Police officials said they did not have any information on who the troops were after, but such raids have in the past targeted suspected insurgents or al-Qaida militants.

A security official in the city said the American and Iraqi forces took four of the dead bodies with them and the other three were taken by local police to the morgue.

All officials spoke on condition of anonymity because they were not authorized to speak to the media.

A U.S. military press officer, Staff Sgt. Kelli Lane, confirmed there was an Iraqi planned and led joint counter terrorism operation in Fallujah, but did not say what role the American forces played. She referred all other questions to the Iraqi government.

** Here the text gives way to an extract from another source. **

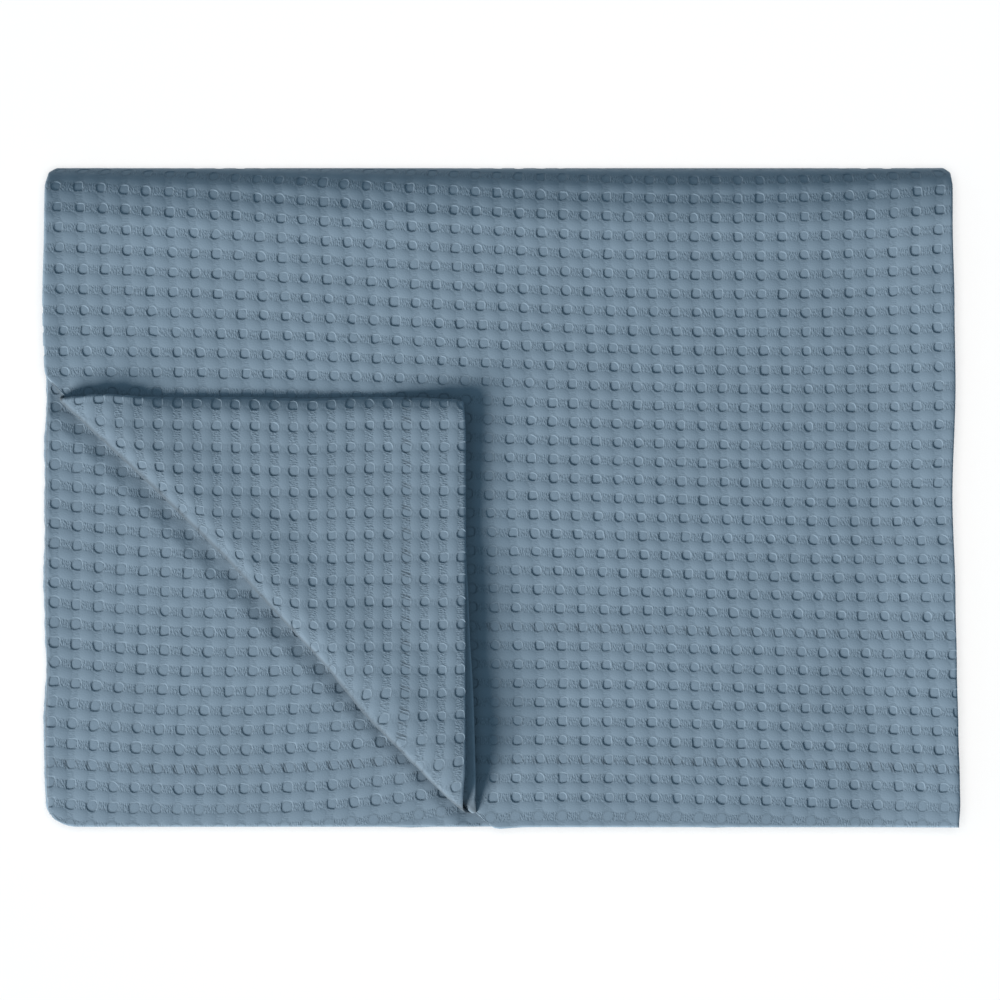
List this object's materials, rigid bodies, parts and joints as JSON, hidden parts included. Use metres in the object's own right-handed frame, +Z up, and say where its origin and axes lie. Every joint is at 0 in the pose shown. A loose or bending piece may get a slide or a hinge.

The incident in Fallujah comes on the heels of a battle in Diyala province during which American troops helped Iraqi security forces battle suspected al-Qaida militants for two days. The American military provided drones, attack aircraft, artillery fire and ground forces, including advisers, in what appeared to be the most extensive fighting since the U.S. ended combat operations in Iraq.

In northern Iraq, a roadside bomb struck a bus carrying Iraqi soldiers on vacation, killing nine and injuring five more. Iraqi military and police officials said the blast hit the vehicle Wednesday afternoon on the highway between Mosul and the town of Tal Afar, 260 miles (420 kilometers) northwest of Baghdad.